There’s no way around it: Nespresso has transformed how casual consumers prepare and enjoy espresso. In the process, it has introduced millions to the pleasures of convenient and tasty coffee creations.
With nothing more than a capsule and the push of a button, these machines set to work in millions of homes around the world. Curiously, espresso was once considered in many countries to be an exotic drink confined to coffee elitists and far-away countries.
Naturally, some coffee purists balk at the idea of using a Nespresso machine. Concerns have been raised in many areas, including the cost of capsules and the negative environmental effects of capsule waste.
However, the snobbish critique focuses more on the method of preparation. These people argue, quite simply, that espresso ought to be made the old-fashioned way.
Barefoot Coffee Roasters published a piece exploring this exact point. The question that many people have is whether or not a home-brewed espresso can ever truly rival the work of an experienced barista with access to advanced equipment.
Exploring The Differences
Leading independent and chain coffeehouses generally brew espresso using professional-grade equipment. These machines are designed for high-tempo, heavy-duty use. But does that really make them superior?

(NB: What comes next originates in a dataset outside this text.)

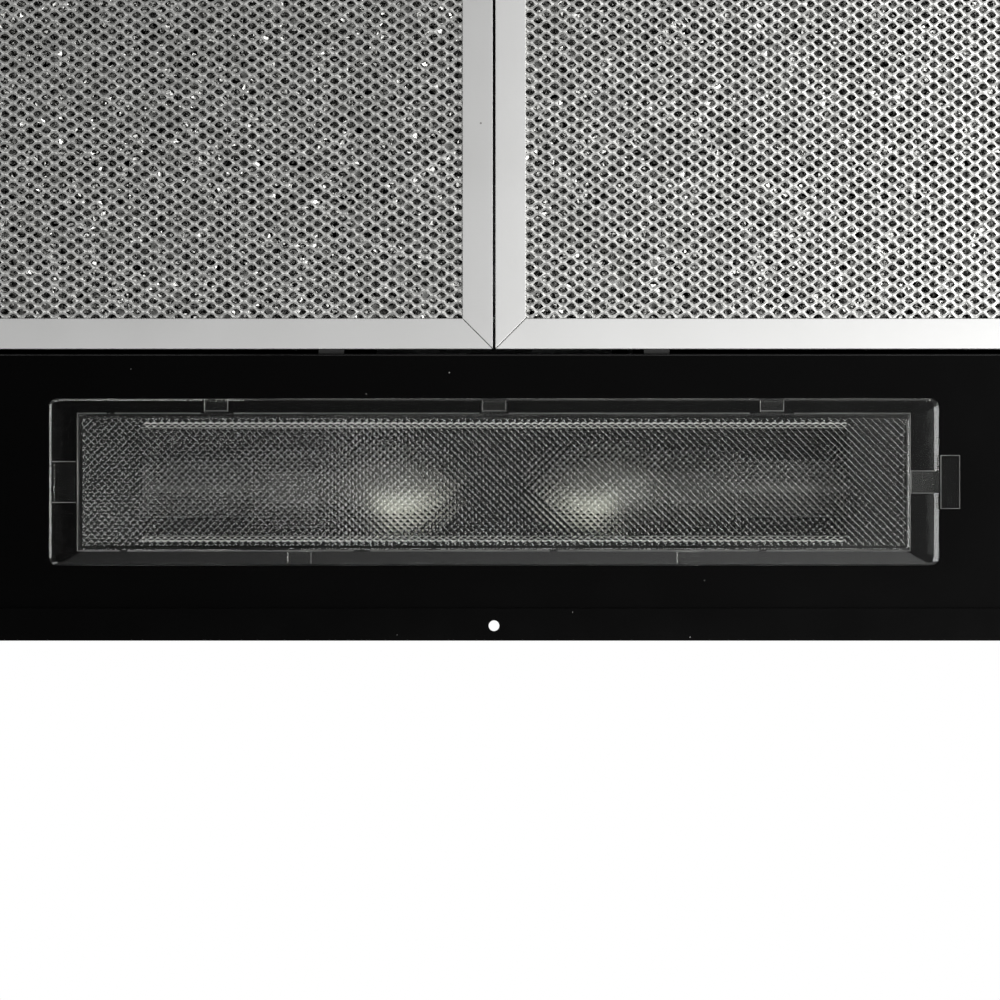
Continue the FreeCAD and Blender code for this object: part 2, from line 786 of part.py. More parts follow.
def impeller():
    # centre disc with its hub, a ring at each open end, and slanting blades between disc and rings
    half = wheel_width / 2
    bore = rod(shaft_radius, 2 * half, -half, axle_y, axle_height, X_AXIS)
    disc = rod(wheel_radius, wheel_sheet, -wheel_sheet / 2, axle_y, axle_height, X_AXIS)
    hub = rod(hub_radius, hub_length, -hub_length / 2, axle_y, axle_height, X_AXIS)
    solids = [disc.fuse(hub).cut(bore)]
    for x in (-half, half - wheel_sheet):
        solids.append(ring(wheel_radius, wheel_radius - blade_depth, wheel_sheet, x, axle_y, axle_height, X_AXIS))
    for index in range(blade_count):
        solids += blade_pair(index * 360 / blade_count)
    return solids


def blade_pair(angle):
    # a flat blade on each side of the disc, leaning forwards
    length = wheel_width / 2 - 1.5 * wheel_sheet
    width = blade_depth - 2 * blade_edge
    middle = wheel_radius - blade_depth / 2
    blades = []
    for x in (wheel_sheet / 2, -wheel_sheet / 2 - length):
        blade = box(x, x + length, middle - width / 2, middle + width / 2, -blade_sheet / 2, blade_sheet / 2)
        blade.rotate(Vector(0, middle, 0), X_AXIS, blade_lean)
        blade.rotate(Vector(0, 0, 0), X_AXIS, angle)
        blade.translate(Vector(0, axle_y, axle_height))
        blades.append(blade)
    return blades


def motor_shaft():
    length = hub_length / 2 + 6 - motor_face_x + motor_length / 2
    return rod(shaft_radius, length, motor_face_x - motor_length / 2, axle_y, axle_height, X_AXIS)


def hub_nut():
    return ring(shaft_radius * 1.8, shaft_radius, 5.0, hub_length / 2, axle_y, axle_height, X_AXIS)


def motor_body():
    x0 = motor_face_x - motor_length
    body = rod(motor_radius, motor_length, x0, axle_y, axle_height, X_AXIS)
    rims = [e for e in body.Edges if len(e.Vertexes) == 1]
    body = body.makeFillet(3.0, rims)
    bore_x = motor_face_x - motor_length / 2 - joint_gap
    bore = rod(shaft_radius + bearing_clearance, motor_length, bore_x, axle_y, axle_height, X_AXIS)
    return body.cut(bore)


def motor_bracket():
    # a three-armed spider from the scroll's side plate, carrying the motor by its face
    x0 = motor_face_x
    parts = [rod(motor_radius * 0.9, spider_sheet, x0, axle_y, axle_height, X_AXIS)]
    reach = spider_foot_radius + spider_arm / 2
    for angle in (90, 210, 330):
        arm = box(x0, x0 + spider_sheet, -spider_arm / 2, spider_arm / 2, 0, reach)
        foot = box(x0, x0 + motor_gap, -spider_arm / 2, spider_arm / 2, reach - spider_sheet, reach)
        toe = box(x0 + motor_gap - spider_sheet, x0 + motor_gap, -spider_arm / 2, spider_arm / 2,
                  inlet_radius + spider_sheet, reach)
        leg = join([arm, foot, toe])
        leg.rotate(Vector(0, 0, 0), X_AXIS, angle - 90)
        leg.translate(Vector(0, axle_y, axle_height))
        parts.append(leg)
    hole = rod(shaft_radius * 2, spider_sheet, x0, axle_y, axle_height, X_AXIS)
    return join(parts).cut(hole)


def capacitor_z():
    return top_under - clip_sheet - capacitor_radius - joint_gap


def capacitor():
    can = rod(capacitor_radius, capacitor_length, capacitor_x - capacitor_length / 2, capacitor_y,
              capacitor_z(), X_AXIS)
    rims = [e for e in can.Edges if len(e.Vertexes) == 1]
    return can.makeFillet(1.5, rims)


def capacitor_clip():
    x0 = capacitor_x - clip_width / 2
    inner = capacitor_radius + joint_gap / 2
    band = ring(inner + clip_sheet, inner, clip_width, x0, capacitor_y, capacitor_z(), X_AXIS)
    ears = box(x0, x0 + clip_width, capacitor_y - 1.6 * inner, capacitor_y + 1.6 * inner,
               top_under - clip_sheet, top_under)
    room = rod(inner, clip_width, x0, capacitor_y, capacitor_z(), X_AXIS)
    neck = box(x0, x0 + clip_width, capacitor_y - inner / 2, capacitor_y + inner / 2,
               capacitor_z() + inner * 0.9, top_under - clip_sheet)
    return join([band, ears, neck]).cut(room)


# ---------------------------------------------------------------- wiring

def wiring_bounds(inset):
    return (wiring_x - wiring_length / 2 + inset, wiring_x + wiring_length / 2 - inset,
            wiring_y - wiring_depth / 2 + inset, wiring_y + wiring_depth / 2 - inset)


def wiring_box():
    x0, x1, y0, y1 = wiring_bounds(0)
    shell = box(x0, x1, y0, y1, top_under - wiring_height, top_under)
    x0, x1, y0, y1 = wiring_bounds(wiring_sheet)
    inside = box(x0, x1, y0, y1, top_under - wiring_height, top_under - wiring_sheet)
    knockout = rod(knockout_radius, wiring_sheet, wiring_x, wiring_y, top_under - wiring_sheet)
    return cut_all(shell, [inside, knockout])


def wiring_cover():
    x0, x1, y0, y1 = wiring_bounds(-wiring_sheet - joint_gap / 2)
    floor = top_under - wiring_height
    lid = box(x0, x1, y0, y1, floor - wiring_sheet, floor + fold_width / 2)
    x0, x1, y0, y1 = wiring_bounds(-joint_gap / 2)
    return lid.cut(box(x0, x1, y0, y1, floor, floor + fold_width / 2))


def gland():
    length = sheet + wiring_sheet + gland_nut_height + 2
    stem = rod(knockout_radius - slide_clearance / 2, length, wiring_x, wiring_y, casing_height - length)
    flange = rod(gland_flange_radius, gland_flange, wiring_x, wiring_y, casing_height)
    dome = Part.makeCone(gland_flange_radius * 0.85, gland_bore + 2, gland_flange * 3, Vector(
        wiring_x, wiring_y, casing_height + gland_flange))
    bore = rod(gland_bore, length + 4 * gland_flange, wiring_x, wiring_y, casing_height - length)
    return join([stem, flange, dome]).cut(bore)


def gland_nut():
    top = top_under - wiring_sheet
    hexagon = Part.makePolygon([Vector(wiring_x + gland_nut_radius * math.cos(math.radians(60 * i)),
                                       wiring_y + gland_nut_radius * math.sin(math.radians(60 * i)),
                                       top - gland_nut_height) for i in range(7)])
    nut = Part.Face(hexagon).extrude(Vector(0, 0, gland_nut_height))
    return nut.cut(rod(knockout_radius - slide_clearance / 2 + 0.01, gland_nut_height, wiring_x, wiring_y,
                       top - gland_nut_height))


def terminal_block():
    x0, x1, y0, y1 = wiring_bounds(wiring_sheet)
    x = wiring_x - terminal_length / 2
    block = box(x, x + terminal_length, y0, y0 + terminal_height, top_under - wiring_height / 2 - terminal_depth,
                top_under - wiring_height / 2)
    ways = 3
    pitch = terminal_length / ways
    holes = [rod(2.0, terminal_height / 2, x + pitch * (i + 0.5), y0 + terminal_height / 2,
                 top_under - wiring_height / 2 - terminal_depth / 2, Y_AXIS) for i in range(ways)]
    return cut_all(block, holes)


# ---------------------------------------------------------------- duct collar and damper

def collar_screw_points():
    return [(collar_screw_radius * math.cos(math.radians(a)),
             collar_y + collar_screw_radius * math.sin(math.radians(a))) for a in (45, 135, 225, 315)]


def pin_rows():
    return [collar_y - pin_spacing / 2, collar_y + pin_spacing / 2]


def duct_collar():
    tube = ring(collar_radius, collar_radius - collar_sheet, collar_height, 0, collar_y, collar_base)
    flange = ring(collar_flange_radius, collar_radius - collar_sheet, sheet, 0, collar_y, collar_base)
    stop_z = flap_level - pin_radius - knuckle_wall - flap_sheet - joint_gap
    stop = ring(collar_radius, collar_radius - collar_sheet - flap_stop_width, sheet, 0, collar_y, stop_z - sheet)
    holes = [rod(screw_radius + screw_clearance, sheet, x, y, collar_base) for x, y in collar_screw_points()]
    holes += [rod(pin_radius, 2 * collar_radius, -collar_radius, y, flap_level, X_AXIS) for y in pin_rows()]
    return cut_all(join([tube, flange, stop]), holes)


def collar_screws():
    return [screw_down(x, y, collar_base + sheet) for x, y in collar_screw_points()]


def damper_pins():
    end = collar_radius - pin_end_inset
    return [rod(pin_radius, 2 * end, -end, y, flap_level, X_AXIS) for y in pin_rows()]


def damper_flap(side):
    y = collar_y + side * pin_spacing / 2
    outer = pin_radius + pin_clearance + knuckle_wall
    radius = collar_radius - collar_sheet - flap_clearance
    z0 = flap_level - outer
    plate = rod(radius, flap_sheet, 0, collar_y, z0)
    keep = box(-radius, radius, min(y, y + side * 2 * radius), max(y, y + side * 2 * radius), z0, z0 + flap_sheet)
    knuckle = rod(outer, knuckle_length, -knuckle_length / 2, y, flap_level, X_AXIS)
    bore = rod(pin_radius + pin_clearance, 2 * radius, -radius, y, flap_level, X_AXIS)
    return join([plate.common(keep), knuckle]).cut(bore)


# ---------------------------------------------------------------- write every piece

os.makedirs("parts", exist_ok=True)

export("top_panel", top_panel())
export("front_wall", long_wall(-1))
export("rear_wall", long_wall(1))
export("right_wall", side_wall(1))
export("left_wall", side_wall(-1))
export("casing_screws", *casing_screws())
export("light_panel", light_panel())
export("right_filter_rail", side_rail())
export("left_filter_rail", mirrored(side_rail()))
export("rear_filter_rail", rear_rail())
export("frame_rivets", *frame_rivets())

filter_pieces = {
    "filter_rails": filter_rails(),
    "filter_face_mesh": [mesh_sheet(recess + rail_sheet, face_mesh_thickness)],
    "filter_foil": filter_foil(),
    "filter_back_mesh": [mesh_sheet(filter_top - rail_sheet - back_mesh_thickness, back_mesh_thickness)],
    "filter_lugs": filter_lugs(),
    "filter_latch_case": [grip_case()],
    "filter_latch": [filter_latch()],
}
for name, solids in filter_pieces.items():
    export("right_" + name, *solids)
    export("left_" + name, *[mirrored(solid) for solid in solids])

export("lamp_cover", lamp_cover())
export("cover_latch", cover_latch())
export("lamp_reflector", reflector())
lamp_pieces = {"lamp_glass": lamp_glass(), "lamp_base": lamp_base(), "lamp_socket": lamp_socket()}
for name, solid in lamp_pieces.items():
    export("right_" + name, solid)
    export("left_" + name, mirrored(solid))

for name, place in zip(("fan", "light"), switch_places()):
    export(name + "_switch_housing", switch_housing(*place))
    export(name + "_switch_rocker", rocker(*place))

export("scroll_wrap", scroll_wrap())
export("scroll_right_side", scroll_side(1))
export("scroll_left_side", scroll_side(-1))
export("blower_screws", *blower_screws())
export("impeller", *impeller())
export("motor_shaft", motor_shaft())
export("impeller_nut", hub_nut())
export("motor", motor_body())
export("motor_bracket", motor_bracket())
export("capacitor", capacitor())
export("capacitor_clip", capacitor_clip())

export("wiring_box", wiring_box())
export("wiring_box_cover", wiring_cover())
export("cable_gland", gland())
export("cable_gland_nut", gland_nut())
export("terminal_block", terminal_block())

export("duct_collar", duct_collar())
export("collar_screws", *collar_screws())
export("damper_pins", *damper_pins())
export("front_damper_flap", damper_flap(-1))
export("rear_damper_flap", damper_flap(1))
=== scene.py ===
import bpy
import bmesh
import json
import math
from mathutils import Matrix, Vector

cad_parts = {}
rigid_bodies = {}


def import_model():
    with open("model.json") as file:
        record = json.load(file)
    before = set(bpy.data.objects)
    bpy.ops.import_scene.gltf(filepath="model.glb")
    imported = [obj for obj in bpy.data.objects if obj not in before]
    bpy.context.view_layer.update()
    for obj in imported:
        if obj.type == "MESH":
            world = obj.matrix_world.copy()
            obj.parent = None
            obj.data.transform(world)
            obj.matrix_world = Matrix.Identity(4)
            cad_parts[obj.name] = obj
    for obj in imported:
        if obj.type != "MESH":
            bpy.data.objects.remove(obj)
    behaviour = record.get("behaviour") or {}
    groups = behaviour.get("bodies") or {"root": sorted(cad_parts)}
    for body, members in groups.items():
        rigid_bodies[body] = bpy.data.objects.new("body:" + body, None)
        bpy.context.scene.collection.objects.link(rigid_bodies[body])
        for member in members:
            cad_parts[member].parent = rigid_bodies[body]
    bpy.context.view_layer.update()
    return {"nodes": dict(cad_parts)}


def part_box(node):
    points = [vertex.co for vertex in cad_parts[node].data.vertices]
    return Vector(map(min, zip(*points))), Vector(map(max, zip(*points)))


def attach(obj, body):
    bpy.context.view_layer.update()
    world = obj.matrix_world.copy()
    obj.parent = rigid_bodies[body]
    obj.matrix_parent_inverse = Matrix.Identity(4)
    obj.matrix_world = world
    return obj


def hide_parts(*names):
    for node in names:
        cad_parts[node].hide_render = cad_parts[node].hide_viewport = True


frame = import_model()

MM = 0.001


# ---- Casing and underside sheets
# Folded steel sheet in black stoved enamel: four walls with a turned-out foot, a lid, and below them
# the light panel and the three rails round the filters, riveted to the walls through their lips.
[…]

Interestingly, Starbucks uses a customized espresso machine designed by Swiss firm Thermoplan. Created specifically for Starbucks, the machine is deliberately compact to facilitate better visibility between barista and customer.
The operation of the machine is highly automated, which is an obvious bonus given that many baristas lack extensive experience in the finer details of brewing.
These professional machines are capable of generating greater pressure and greater efficiency in the constant output of espresso. This makes them more durable, but not necessarily better.
A typical home Nespresso unit, on the other hand, sees relatively light usage. But make no mistake, they’re still capable of turning out a quality espresso.
Perfect Daily Grind describes 9 bars of pressure during espresso extraction as the “benchmark.” In effect, what this means is that any espresso machine needs to have sufficient power to force water at high pressure through a “puck” or capsule of finely ground coffee.
Nowadays even cheap, entry-level Nespresso units are more than capable of exerting such pressure. In fact, even coffee experts are slowly and reluctantly coming round to the idea that Nespresso-made creations can be of excellent quality.
Not only are these units supremely convenient, but they offer an excellent range of flavors and strengths at an affordable price. Fragrant or floral, rich or refined — there are capsules available to suit the tastebuds of any coffee lover.
A key selling point of cafes in times gone was the range of drinks on the menu. While it’s still true that there are certain drinks that cafes do better, it’s now indisputable that the average coffee drinker can find a greater variety of capsules, whole bean, or ground coffee than what they could expect to find at a cafe.
However, before we get too carried away, it’s important to point out some drawbacks of Nespresso.
- Capsule monopoly — Nespresso’s impressive VertuoLine machines include barcode scanning technology. This is, ostensibly, to allow your machine to adjust the brewing process according to the unique characteristics of each coffee. Unfortunately, this also means that consumers cannot use any third-party manufactured capsule.
- Lack of control — some coffee aficionados pride themselves on their ability to take control over a manual brewing process. Indeed, some people swear by manual pressure adjustments during espresso extraction to craft the perfect shot. Most casual consumers won’t be too perturbed by this drawback, however.
Sure, Nespresso units take away manual control. They might impede customization to a degree in this regard. But, in truth, for the casual home consumer they’re great. Although a small percentage of people will be dissatisfied with Nespresso, these are likely the same coffee buffs that would turn their noses up at chain coffee from an establishment like Starbucks.
If you want to take ultimate control over the espresso extraction process, then it’s time to invest in your own professional grade brewing equipment.